Again, we are volunteer but we cannot personalize our personal protective gear at all. I’m company chaplain and I cannot put a cross sticker on my helmet. The only exception is I can put HazMat ops and vehicle rescue cert as well as EMT on my helmet and nothing on my bunker gear. I can wear my own customized flash hood as long as it is NFPA approved. I cannot remove the eye shield and replace with goggles.
The chief in Newton (as much as it pains me to say) is right. The fire service is quasi-military and being in the public eye requires uniform and professional dress appearence. The public demands it. You would be amazed how an unhappy tax payer complains about the professional service we provide using volunteer labor. It is amazing.
BYW, helmet color will not really effect temperature and NFPA rules require reflective stickers Trapezoids to visability.
Having said all that, the chief is probably a jerk.
One other thing, our helmets have our last name on the back in reflective letters. This is so we can ID our own helmets and is a source of personal pride to the men.

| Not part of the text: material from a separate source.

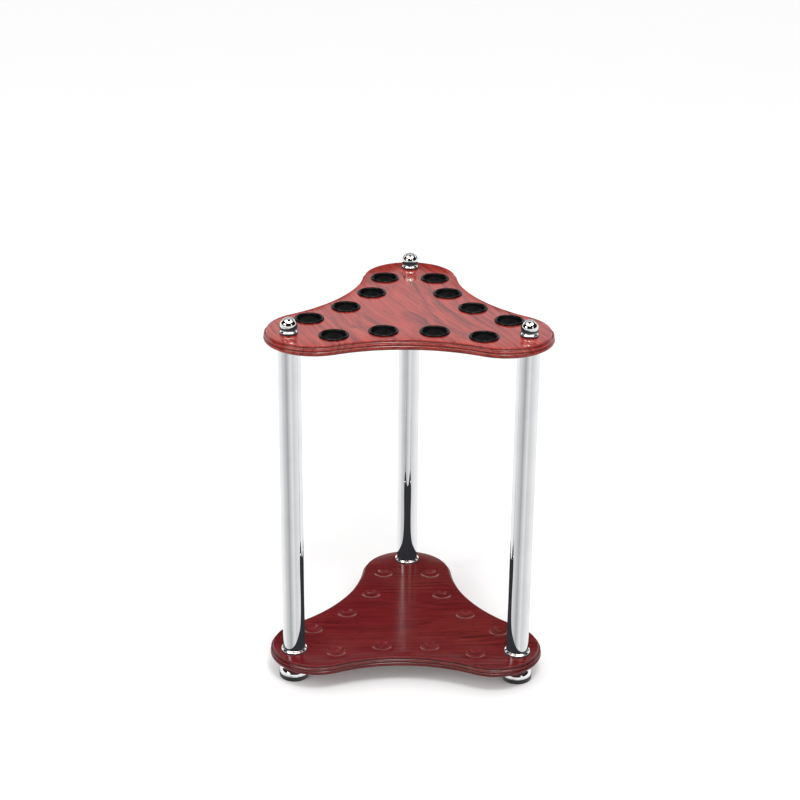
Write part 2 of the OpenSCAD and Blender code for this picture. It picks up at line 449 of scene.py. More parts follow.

I think I’ll put the phone number on my speed dial for when I’m driving this afternoon.
“We manufacture nightmares”
I guess it’s how one defines quasi-military, but I do see your point...
...most fire departments I know of ARE Public workplaces. And as you just said, the government can’t tell us not to express ourselves.
Even so, public workplaces can define what is and is not part of a uniform, and what (if any) exceptions there are. The military is public but you can’t ‘express yourself’ any way you want on your uniform.
I think since the chief had allowed it in the past for this particular helmet, and the helmet hadn’t changed - but now all of a sudden the chief changes his mind, while it’s in his authority to do so, I don’t think he should have.